Tuesday, July 30, 2013

Britain Afraid To Coerce Turkey.

New York Times 100 years ago today, July 30, 1913:
Indignation Meetings in India to Protest Against Driving Her From Adrianople.
SOFIA IS QUITE ISOLATED
Last Connecting Link of Railway Cut by Servians — Another Fierce Greek-Bulgarian Battle.
    LONDON, Wednesday, July 30.— The Ambassadorial conference yesterday settled the status of the new Albania.
    A Prince will be nominated six months hence to rule over the new State.

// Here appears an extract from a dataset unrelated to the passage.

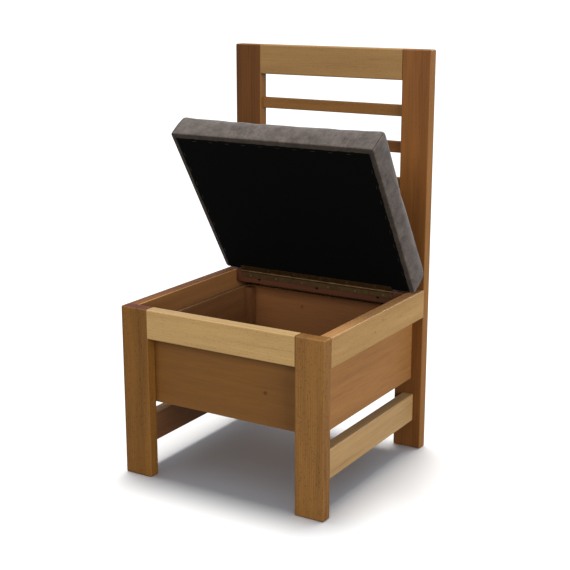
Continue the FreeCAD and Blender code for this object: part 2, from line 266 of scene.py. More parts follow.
    colour = addNode(tree, "Mix", {"Factor": shade.outputs[0], colourA: hexColour(light),
                                   colourB: hexColour(dark)}, data_type="RGBA", clamp_factor=False)
    # Face tints: painted light and shade on the faces turned one way, except on the panels' top edges, where
    # the tint is the plies' own colour.
    for direction, tint, way in faceTints:
        turned = addNode(tree, "VectorMath", {0: addNode(tree, "TexCoord").outputs["Normal"], 1: direction},
                         operation="DOT_PRODUCT")
        share = addNode(tree, "MapRange", {"Value": turned.outputs["Value"], "From Min": 0.75,
                                           "From Max": 0.95})
        tinted = addNode(tree, "Mix", {"Factor": 1.0, colourA: colour.outputs[2], colourB: hexColour(tint)},
                         data_type="RGBA", blend_type=way)
        colour = addNode(tree, "Mix", {"Factor": share.outputs[0], colourA: colour.outputs[2],
                                       colourB: tinted.outputs[2]}, data_type="RGBA")
    rough = addNode(tree, "MapRange", {"Value": fibre.outputs["Fac"], "To Min": beech["roughness"] - 0.08,
                                       "To Max": beech["roughness"] + 0.12})
    relief = addNode(tree, "Bump", {"Height": shade.outputs[0], "Strength": beech["bump"],
                                    "Distance": -beech["relief"] * mm})
    finishMaterial(tree, {"Base Color": colour.outputs[2], "Roughness": rough.outputs[0],
                          "Normal": relief.outputs[0], "Specular IOR Level": beech["specular"]})
    return material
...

In the meantime a commission of control, composed of one representative of each power, will organize the administration with the aid of a gendarmerie, with Swedish officers.
    The conference has done nothing officially in the direction of coercing Turkey, and as the strongest feeling is being manifested at indignation meeting throughout India against any attempt to drive the Turks from Adrianople, it is not likely that the British Government would be anxious to initiate such coercion.

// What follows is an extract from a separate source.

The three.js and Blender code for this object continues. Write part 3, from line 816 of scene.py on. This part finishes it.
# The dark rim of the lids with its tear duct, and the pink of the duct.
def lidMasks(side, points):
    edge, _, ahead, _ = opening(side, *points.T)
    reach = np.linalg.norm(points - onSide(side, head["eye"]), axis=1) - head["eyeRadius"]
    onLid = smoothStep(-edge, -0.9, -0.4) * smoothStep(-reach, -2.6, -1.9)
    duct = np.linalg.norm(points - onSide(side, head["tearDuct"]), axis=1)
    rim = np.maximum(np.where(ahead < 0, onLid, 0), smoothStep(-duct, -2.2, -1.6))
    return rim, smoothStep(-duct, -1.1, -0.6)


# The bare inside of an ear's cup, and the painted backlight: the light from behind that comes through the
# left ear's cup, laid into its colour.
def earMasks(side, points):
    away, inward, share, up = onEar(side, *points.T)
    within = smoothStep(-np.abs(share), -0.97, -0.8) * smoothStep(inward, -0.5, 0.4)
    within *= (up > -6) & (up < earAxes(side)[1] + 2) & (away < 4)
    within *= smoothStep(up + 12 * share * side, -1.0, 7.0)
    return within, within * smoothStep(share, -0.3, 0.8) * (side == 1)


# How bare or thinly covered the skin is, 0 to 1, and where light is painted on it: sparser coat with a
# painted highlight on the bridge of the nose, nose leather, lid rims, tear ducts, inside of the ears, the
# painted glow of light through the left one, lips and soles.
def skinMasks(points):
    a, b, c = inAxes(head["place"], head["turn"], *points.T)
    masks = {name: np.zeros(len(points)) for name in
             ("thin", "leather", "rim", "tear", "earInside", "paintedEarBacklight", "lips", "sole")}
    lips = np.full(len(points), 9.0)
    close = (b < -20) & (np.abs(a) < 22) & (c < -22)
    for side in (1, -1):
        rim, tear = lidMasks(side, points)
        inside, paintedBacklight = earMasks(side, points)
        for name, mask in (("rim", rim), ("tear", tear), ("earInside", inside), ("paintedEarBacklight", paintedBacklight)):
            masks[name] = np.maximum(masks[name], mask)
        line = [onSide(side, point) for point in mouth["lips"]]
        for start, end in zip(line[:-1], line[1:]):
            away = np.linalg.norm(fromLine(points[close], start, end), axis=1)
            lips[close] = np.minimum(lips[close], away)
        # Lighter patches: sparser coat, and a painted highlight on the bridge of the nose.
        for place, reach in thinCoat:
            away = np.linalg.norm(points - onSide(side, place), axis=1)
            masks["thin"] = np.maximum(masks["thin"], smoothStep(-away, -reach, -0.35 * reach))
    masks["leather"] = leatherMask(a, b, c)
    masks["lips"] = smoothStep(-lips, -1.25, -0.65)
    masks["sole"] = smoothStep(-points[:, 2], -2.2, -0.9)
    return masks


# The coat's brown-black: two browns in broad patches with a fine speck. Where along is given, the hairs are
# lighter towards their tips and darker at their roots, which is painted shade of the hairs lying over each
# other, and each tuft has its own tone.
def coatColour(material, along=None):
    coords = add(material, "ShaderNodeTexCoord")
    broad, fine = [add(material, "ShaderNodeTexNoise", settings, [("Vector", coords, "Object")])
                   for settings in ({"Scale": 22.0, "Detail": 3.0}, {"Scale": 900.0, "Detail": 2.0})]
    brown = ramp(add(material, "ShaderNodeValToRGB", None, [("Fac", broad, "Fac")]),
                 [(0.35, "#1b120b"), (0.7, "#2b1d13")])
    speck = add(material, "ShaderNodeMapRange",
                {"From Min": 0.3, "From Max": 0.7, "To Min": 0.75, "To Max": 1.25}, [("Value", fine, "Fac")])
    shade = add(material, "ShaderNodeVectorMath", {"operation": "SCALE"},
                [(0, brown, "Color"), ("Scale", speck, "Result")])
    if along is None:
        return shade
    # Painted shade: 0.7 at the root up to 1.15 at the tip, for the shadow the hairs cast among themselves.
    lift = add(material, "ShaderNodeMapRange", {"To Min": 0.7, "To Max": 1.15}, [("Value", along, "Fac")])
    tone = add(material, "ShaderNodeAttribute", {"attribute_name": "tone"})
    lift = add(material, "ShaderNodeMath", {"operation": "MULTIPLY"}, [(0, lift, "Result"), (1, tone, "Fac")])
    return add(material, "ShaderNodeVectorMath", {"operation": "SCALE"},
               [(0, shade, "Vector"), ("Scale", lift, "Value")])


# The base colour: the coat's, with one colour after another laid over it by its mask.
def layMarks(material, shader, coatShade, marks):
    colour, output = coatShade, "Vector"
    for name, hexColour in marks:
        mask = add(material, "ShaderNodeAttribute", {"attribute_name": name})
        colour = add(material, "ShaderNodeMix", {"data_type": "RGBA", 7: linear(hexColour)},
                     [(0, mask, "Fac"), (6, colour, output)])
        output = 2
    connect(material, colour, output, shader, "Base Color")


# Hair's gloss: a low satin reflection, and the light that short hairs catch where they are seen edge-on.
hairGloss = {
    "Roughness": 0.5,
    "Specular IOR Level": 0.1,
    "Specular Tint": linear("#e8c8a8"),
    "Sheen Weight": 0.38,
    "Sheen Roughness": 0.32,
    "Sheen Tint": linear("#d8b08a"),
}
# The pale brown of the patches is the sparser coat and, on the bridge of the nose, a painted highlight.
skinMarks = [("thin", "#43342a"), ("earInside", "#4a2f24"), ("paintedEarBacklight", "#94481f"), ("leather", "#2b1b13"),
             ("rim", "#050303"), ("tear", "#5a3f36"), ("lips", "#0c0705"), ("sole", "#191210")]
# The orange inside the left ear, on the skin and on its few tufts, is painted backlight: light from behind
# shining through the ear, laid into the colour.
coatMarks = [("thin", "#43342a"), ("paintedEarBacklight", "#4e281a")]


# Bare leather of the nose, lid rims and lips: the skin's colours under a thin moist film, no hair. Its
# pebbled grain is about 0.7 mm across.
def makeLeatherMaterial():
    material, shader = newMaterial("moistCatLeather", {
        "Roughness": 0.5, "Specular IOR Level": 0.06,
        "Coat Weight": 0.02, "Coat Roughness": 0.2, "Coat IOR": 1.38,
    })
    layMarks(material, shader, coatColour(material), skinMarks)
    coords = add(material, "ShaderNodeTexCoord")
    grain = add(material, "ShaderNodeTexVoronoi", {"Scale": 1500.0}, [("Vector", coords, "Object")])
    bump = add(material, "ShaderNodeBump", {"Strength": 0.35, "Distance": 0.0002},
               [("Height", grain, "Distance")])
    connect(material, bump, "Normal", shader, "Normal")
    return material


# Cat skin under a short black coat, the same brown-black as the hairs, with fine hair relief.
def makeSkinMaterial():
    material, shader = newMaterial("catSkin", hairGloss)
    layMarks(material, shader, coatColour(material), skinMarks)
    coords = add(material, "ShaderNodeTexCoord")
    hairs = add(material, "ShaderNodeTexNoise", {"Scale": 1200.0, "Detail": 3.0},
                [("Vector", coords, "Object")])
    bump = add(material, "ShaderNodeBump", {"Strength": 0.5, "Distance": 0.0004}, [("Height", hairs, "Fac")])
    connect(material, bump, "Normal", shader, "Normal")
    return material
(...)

    The Greeks are still operating by sea and by land. The Bulgarians who were defeated recently at Kresna Pass turned upon the pursuing Greeks to the north-west of Djuma. Furious fighting followed, the reinforced Bulgarians making a desperate attempt to recapture their lost position. The battle lasted throughput Sunday. The Greeks were thrice ejected at the point of the bayonet from one position. The fighting took place over an extended front and both sides suffered heavily.
    According to a Greek account of the battle, neither side had gained a decisive advantage at nightfall on Sunday, but under cover of darkness the shaken Bulgars retired after abandoning and setting fire to the town of Djuma, which the Greeks occupied later.
    A correspondent with the Greeks says that their losses in the previous battle for the possession of the Kresna defiles were 2,500 men killed or wounded. The losses in Sunday's battle are not given.
    The correspondent adds that except for rear guard actions the Bulgars can make no further stand beyond Dubnitza, twenty-two miles south of Sofia, and that now not a single Bulgarian soldier remains in Macedonia except the prisoners.
    The Greek fleet has occupied the ports of Lagos, Maronia, and Makri on the coast of Thrace, and a Greek force has captured the town of Oumurjina, twelve miles inland from the Aegean Sea and about sevenly-five miles northwest of Adrianople.

    BELGRADE, July 29.— The investment of Sofia is complete, the last connecting link of the railway having been cut by the Servian troops.
    The Bulgarian forces concentrated in Sofia as well as the inhabitants of the capital are threatened with famine, and the Bulgarian Government has therefore asked Rumania to consent to the opening of the railroad line running from Varna to Sofia in order that provisions may be brought into the city.
    It is expected that Rumania will consent to this arrangement.